JSON records of objects:
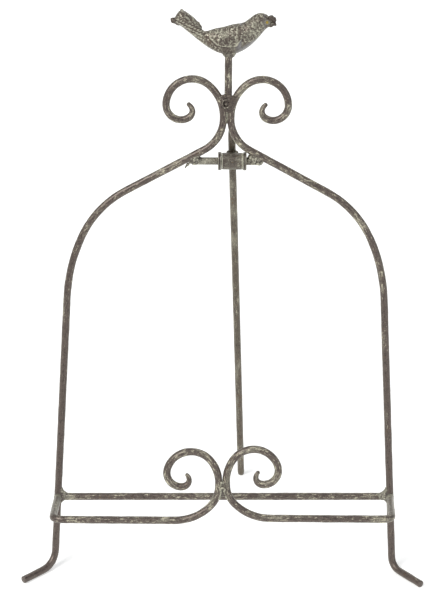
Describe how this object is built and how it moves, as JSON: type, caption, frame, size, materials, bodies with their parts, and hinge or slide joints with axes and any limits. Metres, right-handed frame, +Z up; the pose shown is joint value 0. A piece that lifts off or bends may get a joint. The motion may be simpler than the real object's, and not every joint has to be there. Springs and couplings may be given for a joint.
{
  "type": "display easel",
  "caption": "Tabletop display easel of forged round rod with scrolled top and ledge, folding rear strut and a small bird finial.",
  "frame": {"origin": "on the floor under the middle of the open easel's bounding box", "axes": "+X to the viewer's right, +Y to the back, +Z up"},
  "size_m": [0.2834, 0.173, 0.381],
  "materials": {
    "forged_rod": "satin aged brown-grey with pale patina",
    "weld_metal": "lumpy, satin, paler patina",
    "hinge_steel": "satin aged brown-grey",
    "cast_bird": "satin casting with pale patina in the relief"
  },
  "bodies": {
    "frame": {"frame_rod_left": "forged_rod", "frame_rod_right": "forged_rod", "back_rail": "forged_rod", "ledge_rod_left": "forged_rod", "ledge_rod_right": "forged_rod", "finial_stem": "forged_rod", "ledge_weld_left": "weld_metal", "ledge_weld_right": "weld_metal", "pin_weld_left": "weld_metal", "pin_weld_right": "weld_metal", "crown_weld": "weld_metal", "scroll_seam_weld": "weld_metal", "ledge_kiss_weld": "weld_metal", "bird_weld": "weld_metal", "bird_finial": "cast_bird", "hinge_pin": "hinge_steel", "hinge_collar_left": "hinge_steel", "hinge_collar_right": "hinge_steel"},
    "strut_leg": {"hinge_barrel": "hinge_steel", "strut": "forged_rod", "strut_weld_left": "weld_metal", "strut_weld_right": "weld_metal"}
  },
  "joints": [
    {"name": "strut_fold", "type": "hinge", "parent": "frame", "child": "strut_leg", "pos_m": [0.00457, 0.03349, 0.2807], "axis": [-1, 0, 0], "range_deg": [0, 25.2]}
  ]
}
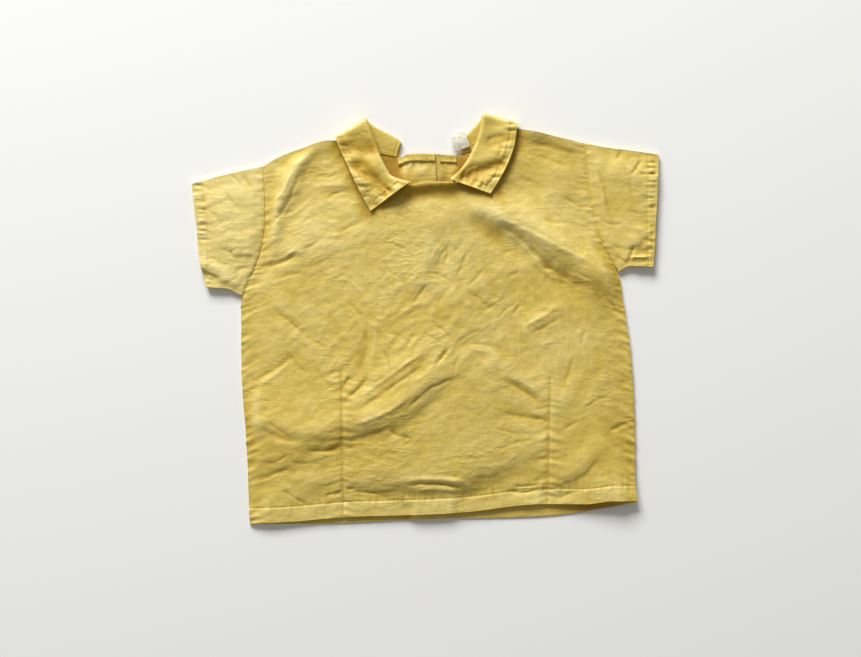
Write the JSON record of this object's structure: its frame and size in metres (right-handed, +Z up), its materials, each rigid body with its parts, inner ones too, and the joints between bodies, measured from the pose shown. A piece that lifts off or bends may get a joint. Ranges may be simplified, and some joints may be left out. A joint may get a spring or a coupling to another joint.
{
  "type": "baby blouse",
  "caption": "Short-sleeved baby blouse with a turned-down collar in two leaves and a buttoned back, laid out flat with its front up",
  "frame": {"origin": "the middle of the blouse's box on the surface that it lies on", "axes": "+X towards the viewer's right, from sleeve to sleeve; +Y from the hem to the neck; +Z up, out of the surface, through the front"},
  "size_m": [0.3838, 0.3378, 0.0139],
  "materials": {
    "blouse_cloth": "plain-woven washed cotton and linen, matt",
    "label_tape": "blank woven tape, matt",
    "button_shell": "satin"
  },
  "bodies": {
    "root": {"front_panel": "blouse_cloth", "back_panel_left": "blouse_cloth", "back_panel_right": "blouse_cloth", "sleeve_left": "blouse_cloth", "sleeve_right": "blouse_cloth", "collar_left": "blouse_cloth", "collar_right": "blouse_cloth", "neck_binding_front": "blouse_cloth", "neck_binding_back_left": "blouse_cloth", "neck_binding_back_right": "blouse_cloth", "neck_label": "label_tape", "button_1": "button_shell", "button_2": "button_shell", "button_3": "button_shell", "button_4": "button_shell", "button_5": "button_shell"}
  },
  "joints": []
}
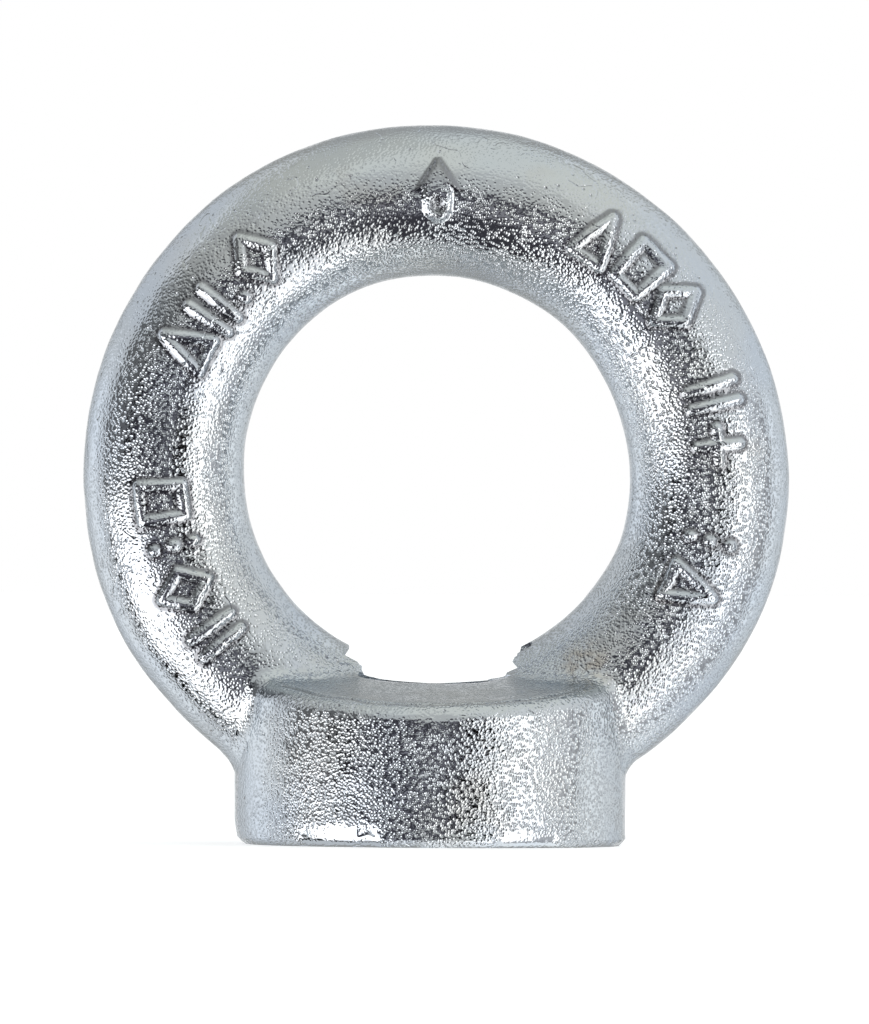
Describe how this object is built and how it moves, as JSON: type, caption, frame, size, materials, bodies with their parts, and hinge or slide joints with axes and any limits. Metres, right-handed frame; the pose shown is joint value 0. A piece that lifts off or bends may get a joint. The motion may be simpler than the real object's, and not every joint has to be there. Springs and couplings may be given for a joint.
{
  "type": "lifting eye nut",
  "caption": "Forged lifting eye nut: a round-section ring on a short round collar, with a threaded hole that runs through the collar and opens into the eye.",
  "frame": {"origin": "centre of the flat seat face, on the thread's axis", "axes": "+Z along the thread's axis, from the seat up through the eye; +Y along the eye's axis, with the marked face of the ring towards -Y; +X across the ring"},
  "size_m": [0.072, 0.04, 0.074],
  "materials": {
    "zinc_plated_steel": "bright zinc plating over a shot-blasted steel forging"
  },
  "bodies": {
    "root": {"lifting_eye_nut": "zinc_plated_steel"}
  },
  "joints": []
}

*Exercise instructions*:
Using the data above, reproduce every line exactly.

*Output*:
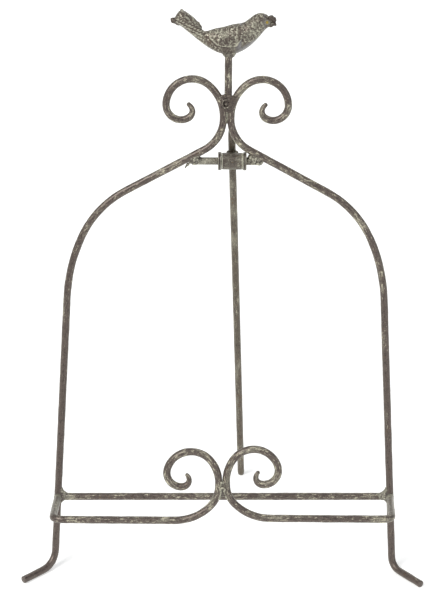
Describe how this object is built and how it moves, as JSON: type, caption, frame, size, materials, bodies with their parts, and hinge or slide joints with axes and any limits. Metres, right-handed frame, +Z up; the pose shown is joint value 0. A piece that lifts off or bends may get a joint. The motion may be simpler than the real object's, and not every joint has to be there. Springs and couplings may be given for a joint.
{
  "type": "display easel",
  "caption": "Tabletop display easel of forged round rod with scrolled top and ledge, folding rear strut and a small bird finial.",
  "frame": {"origin": "on the floor under the middle of the open easel's bounding box", "axes": "+X to the viewer's right, +Y to the back, +Z up"},
  "size_m": [0.2834, 0.173, 0.381],
  "materials": {
    "forged_rod": "satin aged brown-grey with pale patina",
    "weld_metal": "lumpy, satin, paler patina",
    "hinge_steel": "satin aged brown-grey",
    "cast_bird": "satin casting with pale patina in the relief"
  },
  "bodies": {
    "frame": {"frame_rod_left": "forged_rod", "frame_rod_right": "forged_rod", "back_rail": "forged_rod", "ledge_rod_left": "forged_rod", "ledge_rod_right": "forged_rod", "finial_stem": "forged_rod", "ledge_weld_left": "weld_metal", "ledge_weld_right": "weld_metal", "pin_weld_left": "weld_metal", "pin_weld_right": "weld_metal", "crown_weld": "weld_metal", "scroll_seam_weld": "weld_metal", "ledge_kiss_weld": "weld_metal", "bird_weld": "weld_metal", "bird_finial": "cast_bird", "hinge_pin": "hinge_steel", "hinge_collar_left": "hinge_steel", "hinge_collar_right": "hinge_steel"},
    "strut_leg": {"hinge_barrel": "hinge_steel", "strut": "forged_rod", "strut_weld_left": "weld_metal", "strut_weld_right": "weld_metal"}
  },
  "joints": [
    {"name": "strut_fold", "type": "hinge", "parent": "frame", "child": "strut_leg", "pos_m": [0.00457, 0.03349, 0.2807], "axis": [-1, 0, 0], "range_deg": [0, 25.2]}
  ]
}
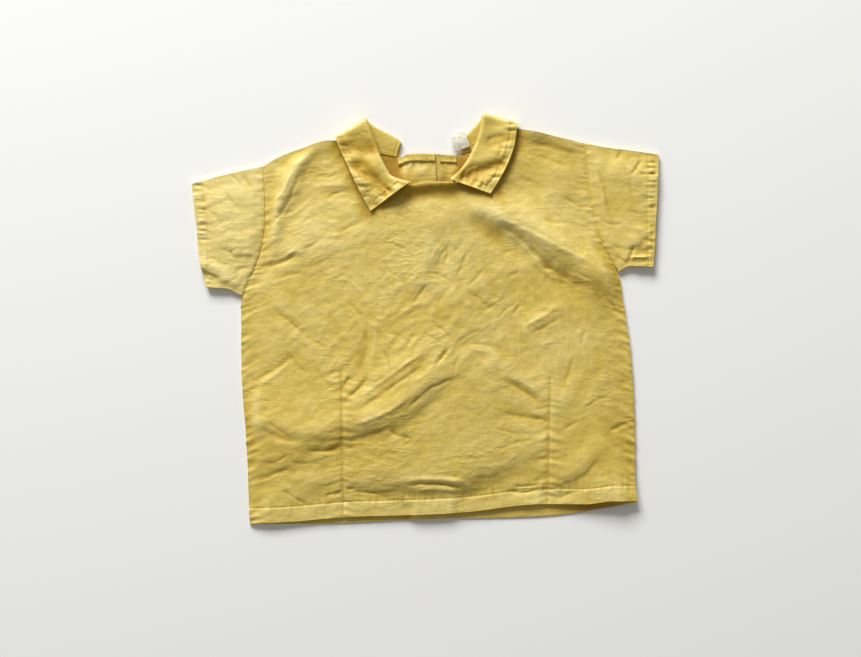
Write the JSON record of this object's structure: its frame and size in metres (right-handed, +Z up), its materials, each rigid body with its parts, inner ones too, and the joints between bodies, measured from the pose shown. A piece that lifts off or bends may get a joint. Ranges may be simplified, and some joints may be left out. A joint may get a spring or a coupling to another joint.
{
  "type": "baby blouse",
  "caption": "Short-sleeved baby blouse with a turned-down collar in two leaves and a buttoned back, laid out flat with its front up",
  "frame": {"origin": "the middle of the blouse's box on the surface that it lies on", "axes": "+X towards the viewer's right, from sleeve to sleeve; +Y from the hem to the neck; +Z up, out of the surface, through the front"},
  "size_m": [0.3838, 0.3378, 0.0139],
  "materials": {
    "blouse_cloth": "plain-woven washed cotton and linen, matt",
    "label_tape": "blank woven tape, matt",
    "button_shell": "satin"
  },
  "bodies": {
    "root": {"front_panel": "blouse_cloth", "back_panel_left": "blouse_cloth", "back_panel_right": "blouse_cloth", "sleeve_left": "blouse_cloth", "sleeve_right": "blouse_cloth", "collar_left": "blouse_cloth", "collar_right": "blouse_cloth", "neck_binding_front": "blouse_cloth", "neck_binding_back_left": "blouse_cloth", "neck_binding_back_right": "blouse_cloth", "neck_label": "label_tape", "button_1": "button_shell", "button_2": "button_shell", "button_3": "button_shell", "button_4": "button_shell", "button_5": "button_shell"}
  },
  "joints": []
}
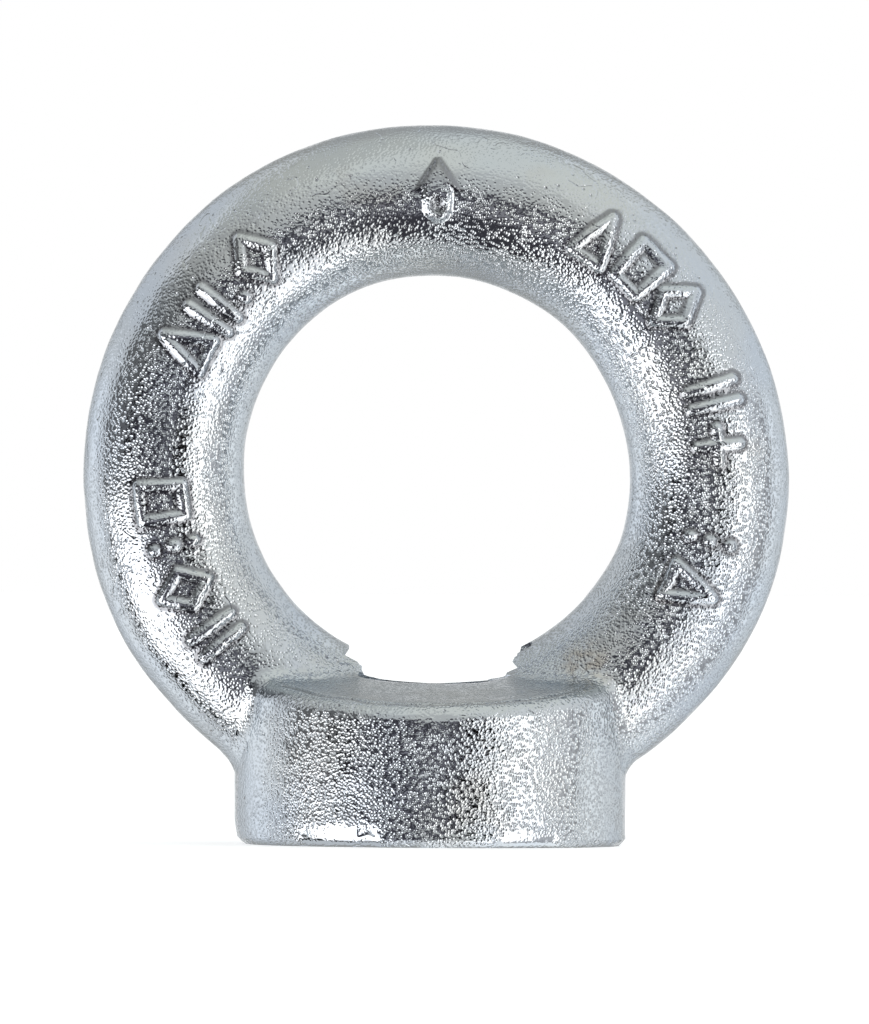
Describe how this object is built and how it moves, as JSON: type, caption, frame, size, materials, bodies with their parts, and hinge or slide joints with axes and any limits. Metres, right-handed frame; the pose shown is joint value 0. A piece that lifts off or bends may get a joint. The motion may be simpler than the real object's, and not every joint has to be there. Springs and couplings may be given for a joint.
{
  "type": "lifting eye nut",
  "caption": "Forged lifting eye nut: a round-section ring on a short round collar, with a threaded hole that runs through the collar and opens into the eye.",
  "frame": {"origin": "centre of the flat seat face, on the thread's axis", "axes": "+Z along the thread's axis, from the seat up through the eye; +Y along the eye's axis, with the marked face of the ring towards -Y; +X across the ring"},
  "size_m": [0.072, 0.04, 0.074],
  "materials": {
    "zinc_plated_steel": "bright zinc plating over a shot-blasted steel forging"
  },
  "bodies": {
    "root": {"lifting_eye_nut": "zinc_plated_steel"}
  },
  "joints": []
}